Attorney Gregory Robinson
I know that sounds technical, but here's why families go through the trouble. An ILIT can help create disciplined, protected money across generations. Say one child will inherit the family business because she runs it every day, but another child won't. Life insurance inside an ILIT can help equalize that inheritance without forcing the business to be split in ways that make it weaker. Same with farms, real estate portfolios, or closely held companies. Instead of selling property under pressure to "make it fair," you create a separate pool of cash.
Attorney Gregory Robinson
It can also protect beneficiaries.
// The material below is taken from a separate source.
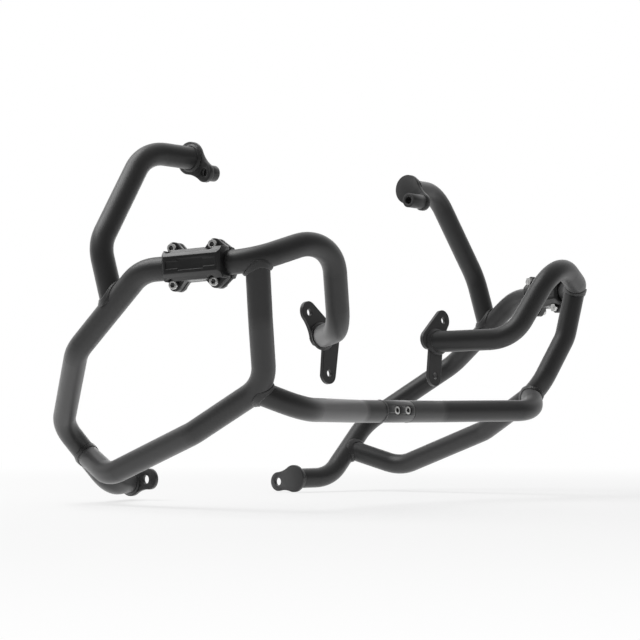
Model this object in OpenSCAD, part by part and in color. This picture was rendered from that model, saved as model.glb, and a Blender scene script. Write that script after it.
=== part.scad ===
// Pair of tubular crash bars for a motorcycle with a flat twin engine.
// Two mirrored halves meet in a half-lap joint under the frame's front.
// X runs across the motorcycle (left side +X), -Y is its front, +Z is up.
// Lengths are millimetres. The bike's left half is drawn, the right half is its mirror.

/* [Tubes] */
// Outside diameter of every tube
tube_d = 27; // [24:0.5:30]
// Wall thickness of every tube
tube_wall = 2; // [1.5:0.25:3.5]
// Radius of every bend, to the middle of the tube
bend_r = 50; // [42:1:54]
// Leg of the weld bead round each joint
weld_leg = 3.5; // [2:0.5:5]

/* [Loop] */
// Half width to the middle of the widest leg
half_width = 354; // [345:1:365]
// Height of the upper front corner above the cross tube
shoulder_z = 194; // [188:1:200]
// Distance of the rear corners behind the cross tube
tail_y = 289; // [283:1:297]
// Height of the upper strut's top leg above the cross tube
strut_top_z = 301; // [295:1:310]

/* [Front plate] */
// Thickness of the front plate
front_plate_t = 5; // [4:0.5:8]
// Lean of the front plate from upright, in degrees
front_lean = 6; // [0:0.5:10]
// Radius of the lobe round each bolt hole
front_lobe_r = 12; // [10:0.5:14]
// Radius of the wide lobe that carries the tube
front_seat_r = 21.5; // [19.5:0.5:24]
// Diameter of both bolt holes
front_hole_d = 8.5; // [6.5:0.5:11]

/* [Rear tab] */
// Thickness of the rear tab
rear_tab_t = 5; // [4:0.5:8]
// Radius of the disc that carries the tube
rear_disc_r = 18.5; // [17:0.5:21]
// Radius of the lobe round the bolt hole
rear_lobe_r = 13; // [11:0.5:15]
// Distance from the disc's middle to the bolt hole
rear_hole_reach = 28.5; // [26:0.5:32]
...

Maybe you love your people -- of course you do -- but maybe one is terrible with money. Maybe one is vulnerable to creditors. Maybe one is in a risky marriage, or just... [hesitates] not ready. A trust can add guardrails. It can control timing, purpose, and access in ways an outright beneficiary designation cannot. That's not punishment. That's stewardship.
Attorney Gregory Robinson
As somebody who's led soldiers, advised businesses, and spent plenty of time helping families make hard decisions, I can tell you this: good planning is usually less about clever documents and more about honesty. What are we protecting? Who needs what? What are the risks if we do nothing? Because an ILIT has real upside -- tax reduction, liquidity, beneficiary protection, multi-generational planning -- but it also requires careful legal drafting, careful tax drafting, and disciplined follow-through. [long pause]
Attorney Gregory Robinson
So maybe that's the real question sitting in front of a lot of families and business owners right now: are you using life insurance as a payout... or are you using it as a PLAN?